=== Request ===
Work through the data line by line, gathering every line that has the word "picks".

:: Supplied material

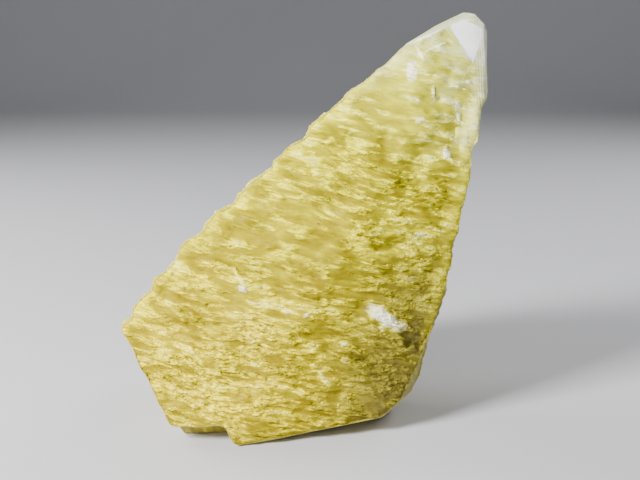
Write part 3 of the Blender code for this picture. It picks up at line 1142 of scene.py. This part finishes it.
def add_camera():
    data = bpy.data.cameras.new("camera")
    data.lens = LENS
    data.sensor_width = SENSOR
    camera = bpy.data.objects.new("camera", data)
    bpy.context.scene.collection.objects.link(camera)
    distance = LENS / SENSOR * PICTURE_WIDTH * PIXEL_SIZE
    right = (TOE_PIXEL[0] - PICTURE_WIDTH / 2) * PIXEL_SIZE
    up = (PICTURE_HEIGHT / 2 - TOE_PIXEL[1]) * PIXEL_SIZE
    turn = Matrix.Rotation(math.radians(90) - LOOKING_DOWN, 4, "X")
    camera.matrix_world = Matrix.Translation(toe()) @ turn @ Matrix.Translation((-right, -up, distance))
    bpy.context.scene.camera = camera


def add_lamp(name, place, size, power):
    data = bpy.data.lights.new(name, "AREA")
    data.size = size
    data.energy = power
    lamp = bpy.data.objects.new(name, data)
    bpy.context.scene.collection.objects.link(lamp)
    lamp.location = place
    aim = Vector(LAMPS_AIM) - Vector(place)
    lamp.rotation_euler = aim.to_track_quat("-Z", "Y").to_euler()


def floor_mesh():
    """A floor that sweeps up behind into a wall."""
    line = [(-FLOOR_HALF, 0.0)]
    for step in range(SWEEP_STEPS + 1):
        angle = math.radians(90) * step / SWEEP_STEPS
        line.append((FLOOR_DEPTH + SWEEP * math.sin(angle), SWEEP * (1 - math.cos(angle))))
    line.append((FLOOR_DEPTH + SWEEP, FLOOR_HALF))
    verts = [(side * FLOOR_HALF, y, z) for y, z in line for side in (-1, 1)]
    faces = [(2 * i, 2 * i + 1, 2 * i + 3, 2 * i + 2) for i in range(len(line) - 1)]
    mesh = bpy.data.meshes.new("floor")
    mesh.from_pydata(verts, [], faces)
    mesh.shade_smooth()
    return mesh


def pale_board():
    material = bpy.data.materials.new("pale_board")
    material.use_nodes = True
    shader = material.node_tree.nodes["Principled BSDF"]
    shader.inputs["Base Color"].default_value = BOARD
    shader.inputs["Roughness"].default_value = BOARD_ROUGHNESS
    return material


def add_stage():
    floor = bpy.data.objects.new("floor", floor_mesh())
    bpy.context.scene.collection.objects.link(floor)
    floor.data.materials.append(pale_board())
    world = bpy.data.worlds.new("studio")
    world.use_nodes = True
    sky = world.node_tree.nodes["Background"]
    sky.inputs["Color"].default_value = SKY
    sky.inputs["Strength"].default_value = SKY_STRENGTH
    bpy.context.scene.world = world
    for name, (place, size, power) in LAMPS.items():
        add_lamp(name, place, size, power)


crystal = grow_crystal()
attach(crystal, "root")
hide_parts(NODE)
add_camera()
add_stage()
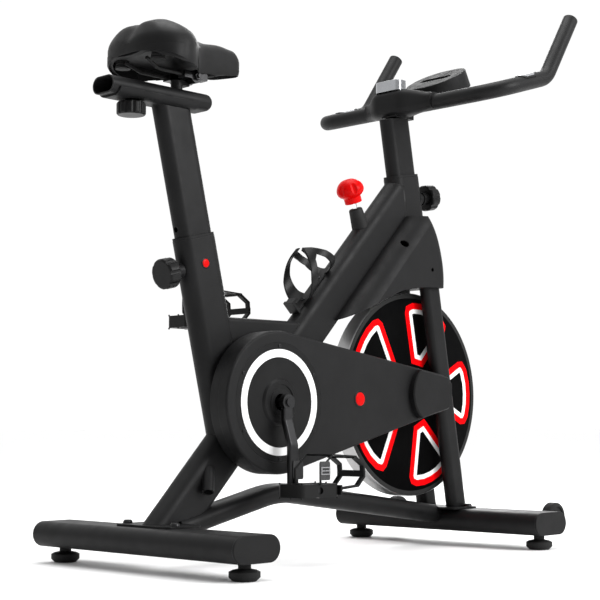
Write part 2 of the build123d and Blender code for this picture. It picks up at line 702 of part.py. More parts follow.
# ---- height adjustment ----------------------------------------------------------------
BUSH_LIP = 5.0
POST_DEPTH = 80.0
POST_WIDTH = 38.0
STEM_DEPTH = 76.0
STEM_WIDTH = 36.0
POST_LENGTH = (-190.0, 262.0)
STEM_LENGTH = (-105.0, 128.0)


def bush(frame, depth, width):
    """Plastic sleeve in a tube's mouth, with a lip that sits on the tube's end."""
    inner_depth = TUBE_DEPTH - 2 * TUBE_WALL - 0.2
    inner_width = TUBE_WIDTH - 2 * TUBE_WALL - 0.2
    sleeve = slot_bar(inner_depth, inner_width, -30, 0)
    sleeve += slot_bar(TUBE_DEPTH - 1, TUBE_WIDTH - 1, 0, BUSH_LIP)
    gap = 2 * SLIDING_GAP
    return frame * (sleeve - slot_bar(depth + gap, width + gap, -60, 20))


def post_bushes():
    seat = bush(SEAT, POST_DEPTH, POST_WIDTH)
    stem = bush(HEAD, STEM_DEPTH, STEM_WIDTH)
    return group([seat, stem])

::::

=== Response for this exercise ===
Write part 3 of the Blender code for this picture. It picks up at line 1142 of scene.py. This part finishes it.
Write part 2 of the build123d and Blender code for this picture. It picks up at line 702 of part.py. More parts follow.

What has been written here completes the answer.